Adaptation is not just a national endeavor but a corporate one. And here, too, readiness varies wildly. Some firms are integrating climate risk into core business strategy, mapping out supply chain vulnerabilities, and investing in decarbonization. Others are still approaching climate as a compliance box to check, blind to the systemic risks looming ahead.
Governments, similarly, range from proactive to paralyzed. Some cities like Rotterdam or Singapore have become global models for resilience planning. Others lack even basic disaster preparedness protocols. When adaptation is reactive rather than anticipatory, the costs are higher, the social impacts deeper, and the recovery slower.
We’re also haunted by blind spots that are best understood as cascading risks that are poorly understood or ignored. Climate is not a slow-moving problem anymore. It is fast, nonlinear, and global, and most institutions are still catching up.
Key Takeaways
It is challenging to confront the reality of climate change and come away positive. But I would argue that it is entirely possible to do so. Policymakers are alive to the problem. “Climate denialism” as a quasi-religion is losing both followers and political clout. And the largest generations ever born, Millennials and Gen Z, are deeply climate conscious and motivated to action.
Which is just as well. Because climate change is no longer a future event; it is the defining force of the present. It is rewriting the rules of economics, redrawing borders of habitability, and redefining the responsibilities of governments and businesses alike. The transition it demands is not optional. It is already underway, unfolding unevenly across regions, sectors, and communities.

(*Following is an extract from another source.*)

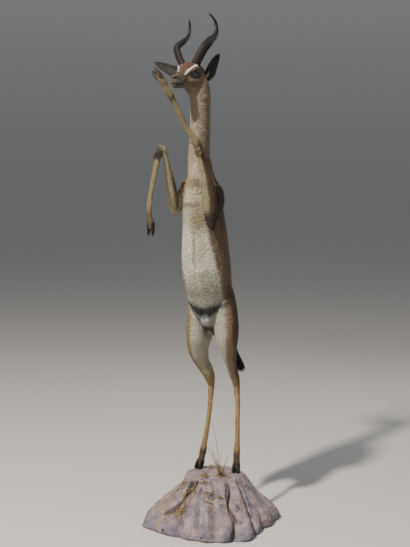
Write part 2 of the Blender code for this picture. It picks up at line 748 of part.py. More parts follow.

What remains to be seen is how well we can manage that transition. Can we build systems that are both equitable and efficient? Will the benefits of adaptation be shared—or hoarded by the few who can afford them? These are the political and moral questions that now shape the climate era. The choices we make now and the actions we put our intellectual, political, and financial capital behind will determine the outcomes we reap in the future.